**EXERCISE DESCRIPTION**
Copy these lines exactly and nothing else: from the line holding "Write part 2" to the line holding "and the handles.", both lines included.

Collected data:
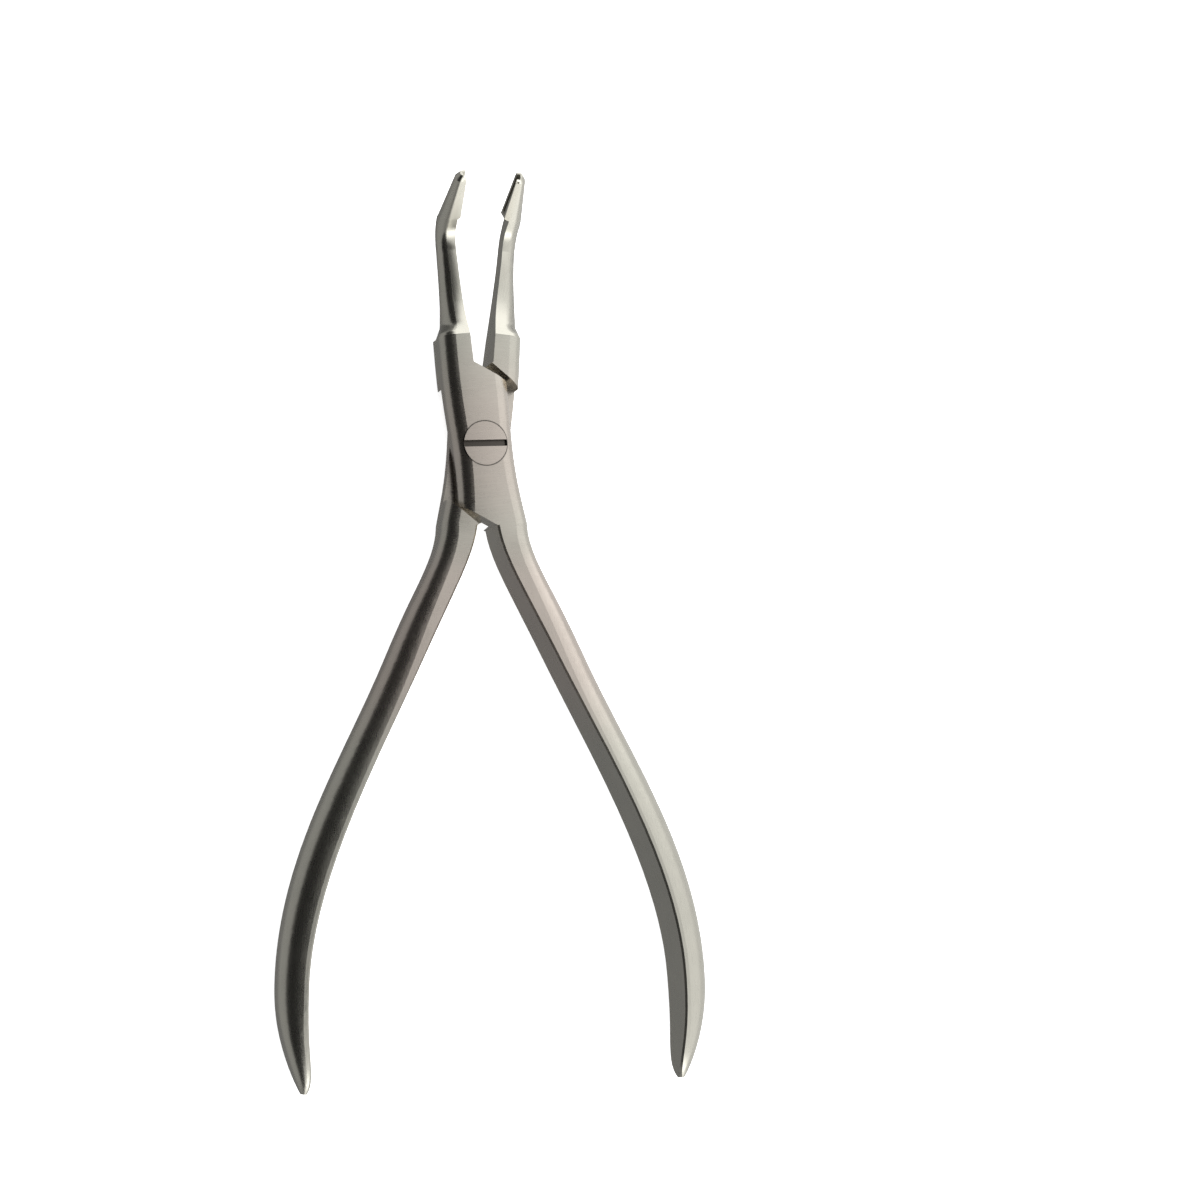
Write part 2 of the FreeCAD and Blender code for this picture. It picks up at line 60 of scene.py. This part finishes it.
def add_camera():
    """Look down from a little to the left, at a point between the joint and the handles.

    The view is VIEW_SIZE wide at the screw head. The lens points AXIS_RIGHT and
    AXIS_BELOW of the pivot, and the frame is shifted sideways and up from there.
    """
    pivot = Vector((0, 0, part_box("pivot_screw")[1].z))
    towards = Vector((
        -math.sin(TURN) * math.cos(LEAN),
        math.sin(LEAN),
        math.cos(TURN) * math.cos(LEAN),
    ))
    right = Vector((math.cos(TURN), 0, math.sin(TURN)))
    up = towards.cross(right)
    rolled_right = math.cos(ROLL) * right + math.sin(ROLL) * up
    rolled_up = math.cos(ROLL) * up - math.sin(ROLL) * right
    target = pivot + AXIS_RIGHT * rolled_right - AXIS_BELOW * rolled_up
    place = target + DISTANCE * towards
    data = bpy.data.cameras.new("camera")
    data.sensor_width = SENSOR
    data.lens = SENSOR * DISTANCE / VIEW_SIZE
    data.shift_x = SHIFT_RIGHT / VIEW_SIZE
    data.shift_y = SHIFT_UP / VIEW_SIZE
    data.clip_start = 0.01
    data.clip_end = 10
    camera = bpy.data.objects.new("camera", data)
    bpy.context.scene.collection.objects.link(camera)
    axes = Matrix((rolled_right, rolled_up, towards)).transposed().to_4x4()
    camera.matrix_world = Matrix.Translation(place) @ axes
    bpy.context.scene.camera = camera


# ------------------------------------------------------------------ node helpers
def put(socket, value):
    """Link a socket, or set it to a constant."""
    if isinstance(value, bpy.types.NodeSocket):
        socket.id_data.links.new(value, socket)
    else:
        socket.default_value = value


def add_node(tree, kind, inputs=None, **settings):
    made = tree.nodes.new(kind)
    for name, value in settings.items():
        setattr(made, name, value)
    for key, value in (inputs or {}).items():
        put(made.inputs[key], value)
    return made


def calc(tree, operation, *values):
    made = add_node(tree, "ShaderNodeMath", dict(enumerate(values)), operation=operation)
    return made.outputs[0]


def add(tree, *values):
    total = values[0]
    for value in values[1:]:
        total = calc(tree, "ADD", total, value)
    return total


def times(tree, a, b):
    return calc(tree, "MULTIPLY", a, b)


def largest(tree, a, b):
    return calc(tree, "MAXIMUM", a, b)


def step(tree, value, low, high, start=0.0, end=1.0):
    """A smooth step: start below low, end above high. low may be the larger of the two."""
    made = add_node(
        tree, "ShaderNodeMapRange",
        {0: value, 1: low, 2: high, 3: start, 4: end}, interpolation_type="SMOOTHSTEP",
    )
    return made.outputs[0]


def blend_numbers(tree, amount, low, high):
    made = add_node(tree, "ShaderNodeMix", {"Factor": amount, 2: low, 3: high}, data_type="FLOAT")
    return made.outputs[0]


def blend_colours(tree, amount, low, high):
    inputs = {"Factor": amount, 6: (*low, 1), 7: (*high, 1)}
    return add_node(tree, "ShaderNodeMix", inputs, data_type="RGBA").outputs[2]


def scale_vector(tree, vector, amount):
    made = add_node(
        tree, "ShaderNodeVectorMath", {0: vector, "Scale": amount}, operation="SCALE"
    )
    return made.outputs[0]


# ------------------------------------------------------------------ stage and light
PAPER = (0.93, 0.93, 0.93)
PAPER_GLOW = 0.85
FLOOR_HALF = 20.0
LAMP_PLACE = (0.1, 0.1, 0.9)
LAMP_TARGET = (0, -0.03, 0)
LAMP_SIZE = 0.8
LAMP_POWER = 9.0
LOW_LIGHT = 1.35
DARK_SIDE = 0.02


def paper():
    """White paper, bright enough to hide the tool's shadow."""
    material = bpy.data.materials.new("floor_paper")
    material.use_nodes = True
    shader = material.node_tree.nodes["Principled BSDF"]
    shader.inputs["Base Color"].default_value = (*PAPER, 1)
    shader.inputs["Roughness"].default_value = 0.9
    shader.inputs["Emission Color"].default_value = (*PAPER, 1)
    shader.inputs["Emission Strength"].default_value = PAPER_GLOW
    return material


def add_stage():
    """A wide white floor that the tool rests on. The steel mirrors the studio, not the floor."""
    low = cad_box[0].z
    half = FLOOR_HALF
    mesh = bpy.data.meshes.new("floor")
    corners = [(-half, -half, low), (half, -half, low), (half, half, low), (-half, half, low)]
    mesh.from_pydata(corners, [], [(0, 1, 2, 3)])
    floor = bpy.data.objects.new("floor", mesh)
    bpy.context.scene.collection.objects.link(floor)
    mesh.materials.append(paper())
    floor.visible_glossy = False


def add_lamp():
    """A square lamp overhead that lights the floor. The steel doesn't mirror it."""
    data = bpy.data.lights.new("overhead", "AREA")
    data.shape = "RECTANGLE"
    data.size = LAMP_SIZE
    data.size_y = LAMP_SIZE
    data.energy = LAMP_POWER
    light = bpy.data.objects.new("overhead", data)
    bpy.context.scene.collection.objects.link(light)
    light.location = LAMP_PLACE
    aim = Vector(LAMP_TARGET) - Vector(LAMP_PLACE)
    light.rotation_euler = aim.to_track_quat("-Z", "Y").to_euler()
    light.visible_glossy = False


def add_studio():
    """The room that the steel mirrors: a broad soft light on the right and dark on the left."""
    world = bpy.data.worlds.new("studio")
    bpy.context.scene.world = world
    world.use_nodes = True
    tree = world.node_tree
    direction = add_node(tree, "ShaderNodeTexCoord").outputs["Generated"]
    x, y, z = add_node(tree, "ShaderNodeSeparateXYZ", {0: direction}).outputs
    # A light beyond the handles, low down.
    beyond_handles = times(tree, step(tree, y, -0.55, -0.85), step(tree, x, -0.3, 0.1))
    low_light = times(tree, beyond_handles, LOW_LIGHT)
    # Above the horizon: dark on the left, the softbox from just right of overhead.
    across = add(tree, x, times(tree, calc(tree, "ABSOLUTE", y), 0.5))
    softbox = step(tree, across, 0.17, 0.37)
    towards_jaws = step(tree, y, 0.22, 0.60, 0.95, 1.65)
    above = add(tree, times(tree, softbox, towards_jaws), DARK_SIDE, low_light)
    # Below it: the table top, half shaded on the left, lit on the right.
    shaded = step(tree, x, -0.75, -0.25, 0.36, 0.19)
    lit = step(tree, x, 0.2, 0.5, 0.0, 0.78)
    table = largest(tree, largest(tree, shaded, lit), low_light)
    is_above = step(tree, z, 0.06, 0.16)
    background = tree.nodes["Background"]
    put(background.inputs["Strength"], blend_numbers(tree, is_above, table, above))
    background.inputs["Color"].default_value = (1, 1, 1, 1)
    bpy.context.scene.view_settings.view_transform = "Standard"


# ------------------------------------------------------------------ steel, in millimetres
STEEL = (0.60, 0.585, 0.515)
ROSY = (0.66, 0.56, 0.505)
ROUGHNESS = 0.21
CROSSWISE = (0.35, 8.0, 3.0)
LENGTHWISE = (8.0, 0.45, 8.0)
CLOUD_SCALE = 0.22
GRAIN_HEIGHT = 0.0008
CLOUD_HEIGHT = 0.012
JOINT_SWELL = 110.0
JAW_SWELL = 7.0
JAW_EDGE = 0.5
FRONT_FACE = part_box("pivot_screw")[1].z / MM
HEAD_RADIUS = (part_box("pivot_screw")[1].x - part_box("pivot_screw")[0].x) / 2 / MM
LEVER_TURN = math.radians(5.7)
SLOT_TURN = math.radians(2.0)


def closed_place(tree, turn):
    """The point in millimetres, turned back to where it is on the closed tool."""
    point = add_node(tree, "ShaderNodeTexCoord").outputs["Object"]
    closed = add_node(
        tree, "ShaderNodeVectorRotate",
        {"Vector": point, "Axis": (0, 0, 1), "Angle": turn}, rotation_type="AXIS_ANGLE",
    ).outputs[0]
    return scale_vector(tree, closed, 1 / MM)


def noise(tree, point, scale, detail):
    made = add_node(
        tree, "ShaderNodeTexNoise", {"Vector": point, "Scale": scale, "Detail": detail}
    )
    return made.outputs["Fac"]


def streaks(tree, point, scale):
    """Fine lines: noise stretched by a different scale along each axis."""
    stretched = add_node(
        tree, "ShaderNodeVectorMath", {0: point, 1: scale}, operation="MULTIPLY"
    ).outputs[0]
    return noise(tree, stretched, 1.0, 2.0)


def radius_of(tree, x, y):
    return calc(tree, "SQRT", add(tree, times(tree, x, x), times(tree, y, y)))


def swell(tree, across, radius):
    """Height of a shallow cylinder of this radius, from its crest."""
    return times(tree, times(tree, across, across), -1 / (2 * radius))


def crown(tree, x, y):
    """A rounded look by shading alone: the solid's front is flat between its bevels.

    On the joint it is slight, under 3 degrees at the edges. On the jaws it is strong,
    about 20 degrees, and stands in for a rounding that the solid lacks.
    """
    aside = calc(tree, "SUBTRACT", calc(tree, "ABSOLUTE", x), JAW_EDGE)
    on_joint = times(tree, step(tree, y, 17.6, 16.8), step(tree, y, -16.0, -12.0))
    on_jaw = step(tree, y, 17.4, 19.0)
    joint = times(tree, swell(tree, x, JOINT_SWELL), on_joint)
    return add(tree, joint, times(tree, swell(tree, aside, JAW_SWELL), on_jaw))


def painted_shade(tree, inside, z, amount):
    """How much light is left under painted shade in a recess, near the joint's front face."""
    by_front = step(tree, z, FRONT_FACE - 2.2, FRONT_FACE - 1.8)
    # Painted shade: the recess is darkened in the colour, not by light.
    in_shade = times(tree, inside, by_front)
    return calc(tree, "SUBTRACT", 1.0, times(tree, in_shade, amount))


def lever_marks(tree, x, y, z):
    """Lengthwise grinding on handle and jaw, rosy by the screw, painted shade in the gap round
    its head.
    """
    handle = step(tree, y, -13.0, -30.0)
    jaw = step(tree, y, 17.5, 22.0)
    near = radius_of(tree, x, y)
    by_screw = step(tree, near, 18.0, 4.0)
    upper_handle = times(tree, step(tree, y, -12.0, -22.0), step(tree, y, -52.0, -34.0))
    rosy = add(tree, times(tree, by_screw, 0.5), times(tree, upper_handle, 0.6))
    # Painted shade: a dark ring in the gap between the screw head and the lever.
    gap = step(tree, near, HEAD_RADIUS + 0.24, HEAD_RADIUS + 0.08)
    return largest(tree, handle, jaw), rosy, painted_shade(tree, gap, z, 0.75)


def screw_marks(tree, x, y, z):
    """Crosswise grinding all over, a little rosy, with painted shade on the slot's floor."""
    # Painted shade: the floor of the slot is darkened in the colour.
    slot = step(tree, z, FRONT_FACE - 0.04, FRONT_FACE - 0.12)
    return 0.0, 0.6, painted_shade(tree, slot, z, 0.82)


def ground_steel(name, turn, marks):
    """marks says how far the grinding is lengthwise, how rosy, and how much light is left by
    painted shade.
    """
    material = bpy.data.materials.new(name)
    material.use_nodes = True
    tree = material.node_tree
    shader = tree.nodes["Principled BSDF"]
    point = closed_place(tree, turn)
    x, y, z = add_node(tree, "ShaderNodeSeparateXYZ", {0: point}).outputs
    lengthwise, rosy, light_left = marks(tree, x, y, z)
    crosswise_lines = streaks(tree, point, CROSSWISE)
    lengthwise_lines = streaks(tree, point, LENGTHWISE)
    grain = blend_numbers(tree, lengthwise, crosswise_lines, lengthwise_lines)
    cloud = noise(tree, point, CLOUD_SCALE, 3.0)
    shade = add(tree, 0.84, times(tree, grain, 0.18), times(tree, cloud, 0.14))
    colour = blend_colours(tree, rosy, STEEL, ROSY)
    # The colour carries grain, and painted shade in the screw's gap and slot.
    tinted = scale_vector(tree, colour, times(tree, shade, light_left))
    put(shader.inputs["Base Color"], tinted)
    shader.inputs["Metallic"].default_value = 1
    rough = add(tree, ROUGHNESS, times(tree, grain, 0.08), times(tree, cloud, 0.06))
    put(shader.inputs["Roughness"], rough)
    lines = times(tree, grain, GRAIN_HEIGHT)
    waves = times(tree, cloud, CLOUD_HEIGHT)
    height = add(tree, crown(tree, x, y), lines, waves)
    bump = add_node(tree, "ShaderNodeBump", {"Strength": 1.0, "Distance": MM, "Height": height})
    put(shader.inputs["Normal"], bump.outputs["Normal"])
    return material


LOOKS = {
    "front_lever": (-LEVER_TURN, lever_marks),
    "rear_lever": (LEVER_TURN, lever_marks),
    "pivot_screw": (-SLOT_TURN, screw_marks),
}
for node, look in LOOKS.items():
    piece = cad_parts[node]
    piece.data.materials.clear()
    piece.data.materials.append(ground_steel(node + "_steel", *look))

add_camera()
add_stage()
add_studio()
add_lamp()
...
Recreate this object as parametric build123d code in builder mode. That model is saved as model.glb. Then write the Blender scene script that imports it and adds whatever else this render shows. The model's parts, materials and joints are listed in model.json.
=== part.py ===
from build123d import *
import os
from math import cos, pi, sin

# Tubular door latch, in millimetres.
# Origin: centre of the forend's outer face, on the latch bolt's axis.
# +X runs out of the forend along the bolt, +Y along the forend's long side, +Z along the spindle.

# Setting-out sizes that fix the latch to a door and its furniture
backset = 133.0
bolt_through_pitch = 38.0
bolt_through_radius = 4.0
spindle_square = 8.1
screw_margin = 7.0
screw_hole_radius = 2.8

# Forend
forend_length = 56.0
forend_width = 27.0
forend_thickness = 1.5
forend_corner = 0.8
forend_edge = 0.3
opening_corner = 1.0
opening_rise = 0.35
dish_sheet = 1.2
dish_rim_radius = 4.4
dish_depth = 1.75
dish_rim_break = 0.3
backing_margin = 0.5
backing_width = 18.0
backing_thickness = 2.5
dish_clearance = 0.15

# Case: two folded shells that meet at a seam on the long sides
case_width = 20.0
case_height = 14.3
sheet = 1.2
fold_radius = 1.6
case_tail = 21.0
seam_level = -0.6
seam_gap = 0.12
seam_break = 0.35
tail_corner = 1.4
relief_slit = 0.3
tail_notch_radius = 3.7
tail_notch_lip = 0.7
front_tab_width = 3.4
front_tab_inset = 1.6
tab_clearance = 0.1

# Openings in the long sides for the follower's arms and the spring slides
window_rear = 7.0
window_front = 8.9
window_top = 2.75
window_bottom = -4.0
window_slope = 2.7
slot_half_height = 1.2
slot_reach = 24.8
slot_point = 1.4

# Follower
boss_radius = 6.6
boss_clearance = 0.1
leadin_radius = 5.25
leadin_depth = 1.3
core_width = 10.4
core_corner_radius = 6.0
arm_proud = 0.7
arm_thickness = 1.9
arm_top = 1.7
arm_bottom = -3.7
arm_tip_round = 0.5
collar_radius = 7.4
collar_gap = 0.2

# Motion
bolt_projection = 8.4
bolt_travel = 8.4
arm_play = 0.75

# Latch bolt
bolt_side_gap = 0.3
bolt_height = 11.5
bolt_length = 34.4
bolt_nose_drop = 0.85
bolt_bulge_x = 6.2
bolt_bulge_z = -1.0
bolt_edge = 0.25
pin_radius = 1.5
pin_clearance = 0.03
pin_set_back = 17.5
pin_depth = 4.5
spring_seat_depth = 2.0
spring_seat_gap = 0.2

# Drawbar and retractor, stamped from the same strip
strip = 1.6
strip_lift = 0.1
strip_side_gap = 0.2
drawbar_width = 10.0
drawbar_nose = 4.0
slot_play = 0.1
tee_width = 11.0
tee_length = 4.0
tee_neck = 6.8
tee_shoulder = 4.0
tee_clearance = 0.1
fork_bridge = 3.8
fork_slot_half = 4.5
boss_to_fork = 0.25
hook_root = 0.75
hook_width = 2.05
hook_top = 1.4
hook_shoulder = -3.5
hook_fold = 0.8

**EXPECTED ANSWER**
Write part 2 of the FreeCAD and Blender code for this picture. It picks up at line 60 of scene.py. This part finishes it.
def add_camera():
    """Look down from a little to the left, at a point between the joint and the handles.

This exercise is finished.